Wednesday, March 6, 2013

CRS Report Released: U.S. Crude Oil and Natural Gas Production in Federal and Non-Federal Areas

The Congressional Research Service (CRS), the public policy research arm of Congress, recently issued the report U.S. Crude Oil and Natural Gas Production in Federal and Non-Federal Areas (Feb. 28, 2013). The 13-page report authored by Marc Humphries discusses the following:

Summary

In 2012, oil prices ranged from $80 to $110 per barrel (West Texas Intermediate spot price) and remain high in early 2013. Congress is faced with proposals designed to increase domestic energy supply, enhance security, and/or amend the requirements of environmental statutes. A key question in this discussion is how much oil and gas is produced each year and how much of that comes from federal and non-federal areas. On non-federal lands, there were modest fluctuations in oil production from fiscal years (FY) 2008-2010, then a significant increase from FY2010 to FY2012 increasing total U.S. oil production by about 1.1 million barrels per day over FY2007 production levels. All of the increase from FY2007 to FY2012 took place on non-federal lands, and the federal share of total U.S. crude oil production fell by about seven percentage points.
Natural gas prices, on the other hand, have remained low for the past several years, allowing gas to become much more competitive with coal for power generation. The shale gas boom has resulted in rising supplies of natural gas. Overall, U.S. natural gas production rose by four trillion cubic feet (tcf) or 20% since 2007, while production on federal lands (onshore and offshore) fell by about 33% and production on non-federal lands grew by 40%. The big shale gas plays are primarily on non-federal lands and are attracting a significant portion of investment for natural gas development.
The number of producing acres may or may not be a function of how many acres are leased, and the amount of acres leased may or may not correlate to the amount of production, but in recent years, some members of Congress have proposed a $4/acre lease fee for non-producing leases. This proposal grew out of the efforts to open more public land and water (offshore) for oil and gas drilling and development when gasoline prices spiked in 2006-2008. Some in Congress noted that there were many leases they believed were not being developed in a timely fashion, while at the same time, others in Congress were pushing for greater access to areas off-limits (such as the Arctic National Wildlife Refuge (ANWR) and areas under a leasing moratoria offshore). Higher rents for offshore leases were imposed by the Secretary of the Interior in 2009 to discourage holding unused leases and to move more leases into production if possible.
Another major issue that the 113th Congress may seek to address is streamlining the processing of applications for permits to drill (APDs). Some members contend that this would be one way to help boost energy production on federal lands. After a lease has been obtained, either competitively or non-competitively, an application for a permit to drill (APD) must be approved for each oil and gas well.

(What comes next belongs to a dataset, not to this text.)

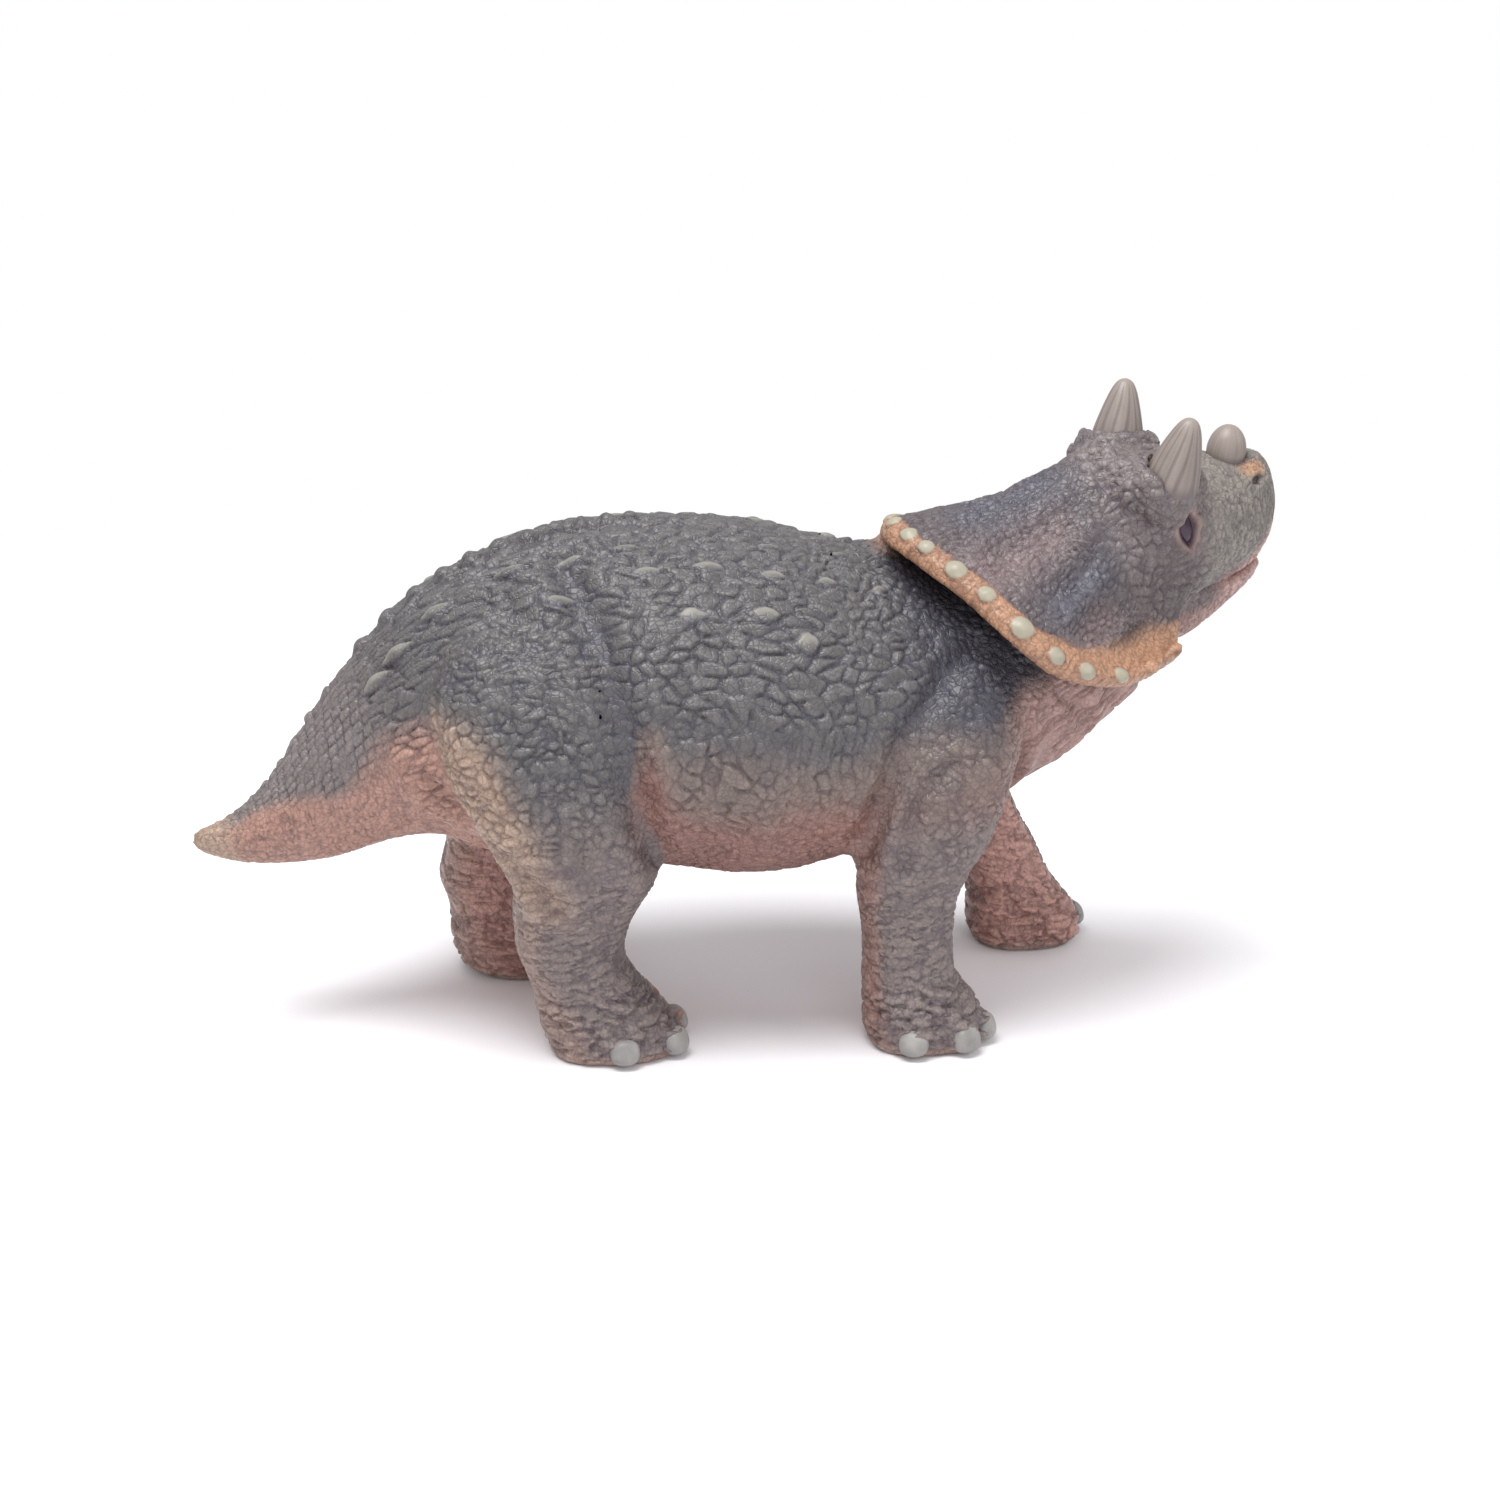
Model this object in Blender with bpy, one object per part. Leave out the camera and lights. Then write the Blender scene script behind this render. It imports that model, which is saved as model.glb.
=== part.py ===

Despite the new timeline for review (under the Energy Policy Act of 2005, P.L. 109-58), it took an average of 307 days for all parties to process (approve or deny) an APD in 2011, up from an average of 218 days in 2006. The difference, however, is that in 2006 it took the BLM an average of 127 days to process an APD, while in 2011 it took BLM 71 days. In 2006, the industry took an average of 91 days to complete an APD, but in 2011, industry took 236 days. The BLM stated in its FY2012 and FY2013 budget justifications that overall processing  times per APD have increased because of the complexity of the process.